Jenis frigat ini memang telah berlalu dari etalase armada kapal
perang TNI AL, meski begitu, Tribal class punya arti penting bagi
sejarah perkembangan alutsista TNI AL. Lewat Tribal class, Satuan Kapal
Eskorta (Satkor) TNI AL untuk pertama kalinya dikenalkan dengan sosok
rudal hanud Sea Cat. Dan, lewat Tribal class TNI AL juga mulai
mengadopsi helikopter AKS (anti kapal selam) Wasp, yakni jenis helikopter pertama yang terintegrasi dengan sistem senjata kapal perang.
Merujuk ke sejarahnya, Tribal class di bangun antara tahun 1958
hingga 1962, atau bisa disebut ini adalah frigat generasi tahun 50-an,
Tribal class digadang sebagai kapal perang general purpose yang
dipersiapkan oleh Inggris untuk misi militer di Luar Negeri, maklum
Inggris harus memikirikan kebijakan luar negerinya dan untuk itu perlu
dukungan perangkat militer yang memadai, terutama misinya di Timur
Tengah. Pada era 50 dan 60-an memang tengah bergejolak di Timur Tengah,
akibat lahirnya negara Israel dan krisis di terusan Suez.

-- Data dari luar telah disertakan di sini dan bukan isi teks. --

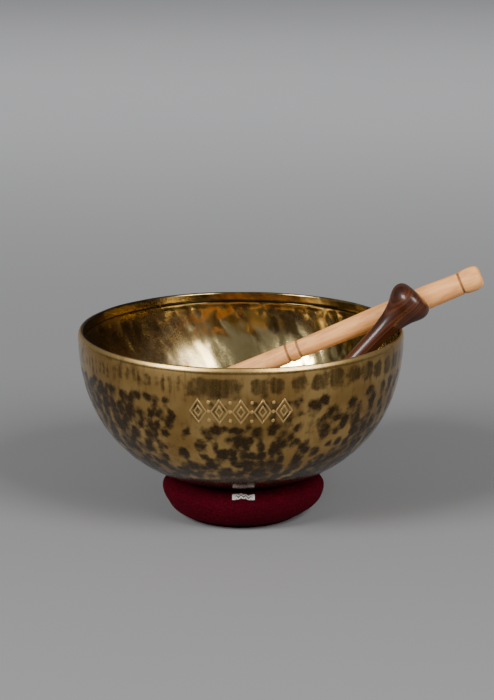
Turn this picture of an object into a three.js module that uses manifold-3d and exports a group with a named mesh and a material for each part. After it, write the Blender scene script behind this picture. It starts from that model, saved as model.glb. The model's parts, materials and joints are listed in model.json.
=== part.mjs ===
// A hammered brass singing bowl on a round felt cushion, with two turned wooden mallets
// leaning in it: a long straight one and a shorter one with a flared head.
// Millimetres, +Z up. The origin is on the bowl's axis, on the surface the cushion stands on,
// and both mallets lean towards +X.
import * as THREE from 'three';
import { mergeVertices } from 'three/addons/utils/BufferGeometryUtils.js';
import Module from 'manifold-3d';

const wasm = await Module();
wasm.setup();

// ---- driving dimensions -------------------------------------------------------------------

const GAP = 0.3;                // kept between pieces that touch on the real object
const REST_GAP = 0.45;          // kept under the bowl, whose facets differ from the cushion's

const BOWL_RADIUS = 150;        // outside, at the shoulder just under the rim
const BOWL_DEPTH = 143.5;       // from the shoulder down to the lowest point
const BOWL_FOOT = 31.5;         // height of the lowest point above the table
const BOWL_POWER_R = 2.36;      // fullness of the belly, outwards and downwards
const BOWL_POWER_Z = 2.27;
const BOWL_WALL = 3.2;          // beaten wall
const RIM_WALL = 4.6;           // thicker metal left at the lip
const RIM_FADE = 26;            // depth over which the lip thins into the wall
const RIM_CROWN = 1.4;          // rise of the rounded lip over the shoulder
const BOWL_FACETS = 64;

const CUSHION_RADIUS = 75;
const CUSHION_WAIST = 26;       // height of the widest line
const CUSHION_CREST_R = 65;     // the pressed-up ring round the dish
const CUSHION_CREST = 40;
const CUSHION_BASE_R = 56;      // where the side meets the table
const CUSHION_TOP_POWER = 2.1;  // roundness of the side, above and below the waist
const CUSHION_LOW_POWER = 1.75;
const CUSHION_FACETS = 48;
const FELT = 2;                 // cover thickness
const PANEL_RADIUS = 54;        // round panel sewn in underneath
const PANEL_THICKNESS = 1.6;
const SEAM_ALLOWANCE = 8;       // cover turned in above the panel
const THREAD_RADIUS = 0.4;
const THREAD_LINE = 50.5;       // radius of the stitch line

const LABEL_WIDTH = 20.5;       // woven tag on the front of the cover
const LABEL_BACK = 66;          // distance of its upper and lower edges from the axis
const LABEL_FRONT = 72.8;
const LABEL_THICKNESS = 0.6;

const MALLET_FACETS = 24;
const STRAIGHT_LEAN = 23.31;    // degrees above level
const STRAIGHT_TURN = -2.6;     // degrees from +X towards +Y
const STRAIGHT_FOOT = [-108.3, 32.2, 79]; // middle of the end that rests inside the bowl
const STRAIGHT_LENGTH = 360.5;
const FLARED_LEAN = 47.1;
const FLARED_TURN = 6;
const FLARED_FOOT = [4.5, -26.4, 40.7];
const FLARED_LENGTH = 232;

// ---- materials ----------------------------------------------------------------------------

const BRASS = new THREE.MeshStandardMaterial({ color: 0x8a6a2e, roughness: 0.3, metalness: 1 });
const PALE_WOOD = new THREE.MeshStandardMaterial({ color: 0xdcb78c, roughness: 0.5, metalness: 0 });
const DARK_WOOD = new THREE.MeshStandardMaterial({ color: 0x5c2a16, roughness: 0.25, metalness: 0 });
const MAROON_FELT = new THREE.MeshStandardMaterial({ color: 0x5a0a1e, roughness: 0.95, metalness: 0 });
const WADDING = new THREE.MeshStandardMaterial({ color: 0xd8d2c4, roughness: 1, metalness: 0 });
const MAROON_THREAD = new THREE.MeshStandardMaterial({ color: 0x6a1226, roughness: 0.8, metalness: 0 });
const WOVEN_WHITE = new THREE.MeshStandardMaterial({ color: 0xe6e2da, roughness: 0.85, metalness: 0 });

// ---- small helpers ------------------------------------------------------------------------

const at = (r, z) => new THREE.Vector2(r, z);
const steps = (count, place) => Array.from({ length: count + 1 }, (_, i) => place(i / count));

// A solid turned about Z, from an outline of (radius, height) points.
function turned(outline, facets) {
  return new THREE.LatheGeometry(outline, facets).rotateX(Math.PI / 2);
}

// A quarter of a superellipse about (r, z): it starts level with the centre, `wide` outwards,
// and ends `high` above it, or below it where high is negative.
function quarter(r, z, wide, high, power, count) {
  return steps(count, (share) => {
    const angle = (share * Math.PI) / 2;
    return at(
      r + wide * Math.max(Math.cos(angle), 0) ** (2 / power),
      z + high * Math.sin(angle) ** (2 / power),
    );
  });
}

function asSolid(geometry) {
  const bare = geometry.clone();
  bare.deleteAttribute('normal');
  bare.deleteAttribute('uv');
  const merged = mergeVertices(bare, 1e-4);
  return new wasm.Manifold(new wasm.Mesh({
    numProp: 3,
    vertProperties: Float32Array.from(merged.attributes.position.array),
    triVerts: Uint32Array.from(merged.index.array),
  }));
}

function asGeometry(solid) {
  const mesh = solid.getMesh();
  const geometry = new THREE.BufferGeometry();
  geometry.setAttribute('position', new THREE.Float32BufferAttribute(mesh.vertProperties, 3));
  geometry.setIndex(Array.from(mesh.triVerts));
  return geometry;
}

function piece(name, geometry, material) {
  const mesh = new THREE.Mesh(geometry, material);
  mesh.name = name;
  return mesh;
}

// ---- the bowl -----------------------------------------------------------------------------

const SHOULDER = BOWL_FOOT + BOWL_DEPTH;

// Height of the bowl's outside at a distance r from its axis.
function bowlOutsideAt(r) {
  const fill = 1 - (r / BOWL_RADIUS) ** BOWL_POWER_R;
  return SHOULDER - BOWL_DEPTH * fill ** (1 / BOWL_POWER_Z);
}

// One face of the wall, from the shoulder down to the axis. `thin` is the wall that the face
// stands inside the outer one by, and `extra` is the thickening left at the lip.
function bowlFace(thin, extra, count) {
  return steps(count, (share) => {
    const angle = (share * Math.PI) / 2;
    const drop = (BOWL_DEPTH - thin) * Math.sin(angle) ** (2 / BOWL_POWER_Z);
    const lip = extra * Math.max(1 - drop / RIM_FADE, 0) ** 2;
    const reach = Math.max(Math.cos(angle), 0) ** (2 / BOWL_POWER_R);
    return at((BOWL_RADIUS - thin - lip) * reach, SHOULDER - drop);
  });
}

function makeBowl() {
  const outside = bowlFace(0, 0, 15).reverse();
  const inside = bowlFace(BOWL_WALL, RIM_WALL - BOWL_WALL, 15);
  const lipMiddle = BOWL_RADIUS - RIM_WALL / 2;
  const lip = steps(6, (share) => {
    const angle = share * Math.PI;
    return at(lipMiddle + (RIM_WALL / 2) * Math.cos(angle), SHOULDER + RIM_CROWN * Math.sin(angle));
  }).slice(1, -1);
  return turned([...outside, ...lip, ...inside], BOWL_FACETS);
}

// ---- the cushion --------------------------------------------------------------------------

const TURN_IN = PANEL_THICKNESS + GAP;      // underside of the cover's turned-in edge
const HEM_TOP = TURN_IN + FELT;

// The cushion's surface, from the middle of the dish round to the underside, drawn `inset`
// inside the cover's outside and ending at the height `floor`.
function cushionSkin(inset, floor) {
  const dish = [0, 14, 27, 39, 50, 58].map((r) => at(r, bowlOutsideAt(r) - REST_GAP - inset));
  const crestRise = CUSHION_CREST - CUSHION_WAIST - inset;
  const upper = quarter(CUSHION_CREST_R, CUSHION_WAIST, CUSHION_RADIUS - CUSHION_CREST_R - inset,
    crestRise, CUSHION_TOP_POWER, 5).reverse();
  const lower = quarter(CUSHION_BASE_R, CUSHION_WAIST, CUSHION_RADIUS - CUSHION_BASE_R - inset,
    floor - CUSHION_WAIST, CUSHION_LOW_POWER, 6).slice(1);
  return [...dish, ...upper, ...lower];
}

function makeCushionCover() {
  const notch = THREAD_RADIUS + GAP;
  const hem = [
    at(PANEL_RADIUS + GAP, 0),
    at(PANEL_RADIUS + GAP, TURN_IN),
    at(THREAD_LINE + notch, TURN_IN),
    at(THREAD_LINE + notch, TURN_IN + 2 * notch),
    at(THREAD_LINE - notch, TURN_IN + 2 * notch),
    at(THREAD_LINE - notch, TURN_IN),
    at(PANEL_RADIUS - SEAM_ALLOWANCE, TURN_IN),
    at(PANEL_RADIUS - SEAM_ALLOWANCE, HEM_TOP),
  ];
  const inside = cushionSkin(FELT, HEM_TOP).reverse();
  return turned([...cushionSkin(0, 0), ...hem, ...inside].reverse(), CUSHION_FACETS);
}

function makeBasePanel() {
  return turned([
    at(0, 0), at(PANEL_RADIUS, 0), at(PANEL_RADIUS, PANEL_THICKNESS), at(0, PANEL_THICKNESS),
  ], CUSHION_FACETS);
}

function makeSeamThread() {
  const ring = steps(6, (share) => {
    const angle = share * 2 * Math.PI;
    return at(
      THREAD_LINE + THREAD_RADIUS * Math.cos(angle),
      TURN_IN + THREAD_RADIUS + THREAD_RADIUS * Math.sin(angle),
    );
  });
  return turned(ring, CUSHION_FACETS);
}

function makeFilling() {
  const plug = PANEL_RADIUS - SEAM_ALLOWANCE - GAP;
  const outline = [
    ...cushionSkin(FELT + GAP, HEM_TOP + GAP),
    at(plug, HEM_TOP + GAP),
    at(plug, TURN_IN),
    at(0, TURN_IN),
  ];
  return turned(outline.reverse(), CUSHION_FACETS);
}

// The tag follows the cover's rounded edge: a band of the skin, cut to the tag's size.
function makeLabel() {
  const near = cushionSkin(-GAP, 0);
  const far = cushionSkin(-GAP - LABEL_THICKNESS, 0).reverse();
  const band = asSolid(turned([...near, ...far], CUSHION_FACETS * 2));
  const cutter = new THREE.BoxGeometry(LABEL_WIDTH, LABEL_FRONT - LABEL_BACK, CUSHION_CREST);
  cutter.translate(0, -(LABEL_BACK + LABEL_FRONT) / 2, CUSHION_WAIST + CUSHION_CREST / 2);
  return asGeometry(band.intersect(asSolid(cutter)));
}

// ---- the mallets --------------------------------------------------------------------------

// The straight mallet from its foot up: grip, a bead between two cut lines, a long shaft that
// swells gently, a cut line and a rounded knob.
function makeStraightMallet() {
  const beadStart = 166.3;
  const beadEnd = 177;
  const knobStart = 340.3;
  const grip = [[0, 0], [0.4, 5.6], [2, 7.6], [5, 8.7], [60, 9.3], [120, 9.2], [160, 8.9]];
  const bead = [
    [beadStart - 0.6, 8.7], [beadStart, 7.7], [beadStart + 1, 8.4], [beadStart + 3.5, 9.3],
    [beadStart + 6.5, 9.5], [beadEnd - 1, 8.9], [beadEnd, 8.1],
  ];
  const shaft = [[179, 8.4], [200, 8.9], [220, 9.4], [241, 10], [265, 10.5], [303, 11.05], [321, 10.7]];
  const knob = [
    [knobStart - 1, 10.2], [knobStart, 9.2], [knobStart + 1.5, 10.6], [knobStart + 5, 11.3],
    [knobStart + 10, 11.55], [knobStart + 14, 11.1], [knobStart + 17.5, 10],
    [STRAIGHT_LENGTH - 0.7, 8], [STRAIGHT_LENGTH - 0.1, 4], [STRAIGHT_LENGTH, 0],
  ];
  return turned([...grip, ...bead, ...shaft, ...knob].map(([z, r]) => at(r, z)), MALLET_FACETS);
}

// The flared mallet: a grip that thickens towards the hand, a long waist, and a trumpet-shaped
// head with a rounded shoulder and a nearly flat end. The grip is set out from the foot, and
// the waist and head back from the head's end.
function makeFlaredMallet() {
  const grip = [[0, 0], [0.5, 5], [2.5, 8], [6, 9.6], [14, 10.4], [35, 10.2], [78, 9.2], [120, 8.6]];
  const fromEnd = [
    [84, 8.4], [64, 8.6], [51, 9.2], [40, 10.3], [32, 11.8],
    [23.5, 14.7], [18.5, 17.2], [14, 19.1], [10.2, 19.75], [6, 19.1], [3, 16.8], [1, 13],
    [0.2, 8], [0, 0],
  ];
  const rest = fromEnd.map(([back, r]) => [FLARED_LENGTH - back, r]);
  return turned([...grip, ...rest].map(([z, r]) => at(r, z)), MALLET_FACETS);
}

// Stands a mallet made along +Z on its foot, leaning up and away from it.
function lean(mesh, foot, leanDegrees, turnDegrees) {
  const up = THREE.MathUtils.degToRad(leanDegrees);
  const turn = THREE.MathUtils.degToRad(turnDegrees);
  const along = new THREE.Vector3(
    Math.cos(up) * Math.cos(turn), Math.cos(up) * Math.sin(turn), Math.sin(up),
  );
  mesh.quaternion.setFromUnitVectors(new THREE.Vector3(0, 0, 1), along);
  mesh.position.set(...foot);
  return mesh;
}

// ---- the assembly -------------------------------------------------------------------------

const cushion = new THREE.Group();
cushion.add(
  piece('cushion_cover', makeCushionCover(), MAROON_FELT),
  piece('cushion_base_panel', makeBasePanel(), MAROON_FELT),
  piece('cushion_seam_thread', makeSeamThread(), MAROON_THREAD),
  piece('cushion_filling', makeFilling(), WADDING),
  piece('cushion_label', makeLabel(), WOVEN_WHITE),
);

const mallets = new THREE.Group();
mallets.add(
  lean(piece('straight_mallet', makeStraightMallet(), PALE_WOOD),
    STRAIGHT_FOOT, STRAIGHT_LEAN, STRAIGHT_TURN),
  lean(piece('flared_mallet', makeFlaredMallet(), DARK_WOOD),
    FLARED_FOOT, FLARED_LEAN, FLARED_TURN),
);

const singingBowl = new THREE.Group();
singingBowl.add(cushion, piece('singing_bowl', makeBowl(), BRASS), mallets);

export default singingBowl;
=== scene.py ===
"""A hammered brass singing bowl on a felt cushion, with two turned mallets leaning in it.

Metres, +Z up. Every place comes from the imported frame: the bowl's and the cushion's boxes, and
the two ends of each mallet, found along the axis that its joint draws it out by.
"""
import json
import math

import bpy
import numpy as np
from mathutils import Matrix, Vector, noise
from mathutils.bvhtree import BVHTree


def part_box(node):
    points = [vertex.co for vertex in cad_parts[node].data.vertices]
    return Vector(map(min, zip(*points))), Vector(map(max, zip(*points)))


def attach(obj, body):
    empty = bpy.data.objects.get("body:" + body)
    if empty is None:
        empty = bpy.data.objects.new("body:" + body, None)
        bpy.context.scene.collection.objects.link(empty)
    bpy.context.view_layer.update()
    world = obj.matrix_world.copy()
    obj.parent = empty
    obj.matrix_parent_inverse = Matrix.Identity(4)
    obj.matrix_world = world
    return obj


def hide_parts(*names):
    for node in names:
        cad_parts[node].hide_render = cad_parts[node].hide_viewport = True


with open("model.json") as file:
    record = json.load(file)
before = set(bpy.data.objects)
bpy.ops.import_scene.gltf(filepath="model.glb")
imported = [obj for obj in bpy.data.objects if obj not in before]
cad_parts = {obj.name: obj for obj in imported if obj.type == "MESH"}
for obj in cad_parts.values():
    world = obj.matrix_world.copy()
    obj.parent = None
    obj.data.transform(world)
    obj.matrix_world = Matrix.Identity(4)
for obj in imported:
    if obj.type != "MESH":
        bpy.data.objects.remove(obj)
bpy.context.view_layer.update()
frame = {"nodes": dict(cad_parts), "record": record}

noise.seed_set(1)                # noise vectors, which make the cushion uneven, repeat each run
MM = 0.001
nodes = frame["nodes"]
joints = {joint["name"]: joint for joint in frame["record"]["behaviour"]["joints"]}

# ---- driving dimensions ----------------------------------------------------------------------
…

Pada awalnya, Inggris akan membangun 23 unit Tribal class, namun
seiring kebijakan luar negeri yang berubah, akhirnya hanya 7 unit Tribal
class yang diproduksi, yaitu HMS Ashanti F117, HMS Nubian F131, HMS
Gurkha F122, HMS Eskimo F119, HMS Tartar F133, HMS Mohawk F125, dan HMS
Zulu F124. AL Inggris menamai ketujuh Tribal class dengan nama-nama suku
yang kondang sebagai petarung di Dunia. Sementara Tribal mengambil arti
sebagai suku bangsa, yang merangkum nama-nama suku diatas.
Pada tahun 1980, kesemua Tribal class milik AL Inggris masuk masa
pensiun, namun tiga diantaranya diaktifkan kembali menyusul pecahnya
Perang Malvinas pada tahun 1982, ketiga kapal tersebut adalah HMS
Tartar, HMS Zulu, dan HMS Gurkha. Nah, setelah Perang Malvinas berakhir,
pada tahun 1984 ketiga kapal perang tersebut dijual ke Indonesia,
setelah sebelumnya dilakukan perbaikan di galangan Vosper Thornycroft,
Inggris. Sesudah menjadi milik TNI AL, HMS Tartar F133 berubah nama jadi
KRI Hasanuddin 333, HMS Zulu F124 menjadi KRI Martha Kristina Tiyahahu
331, dan HMS Gurkha F122 menjadi KRI Wilhelmus Zakarias Yohannes 332.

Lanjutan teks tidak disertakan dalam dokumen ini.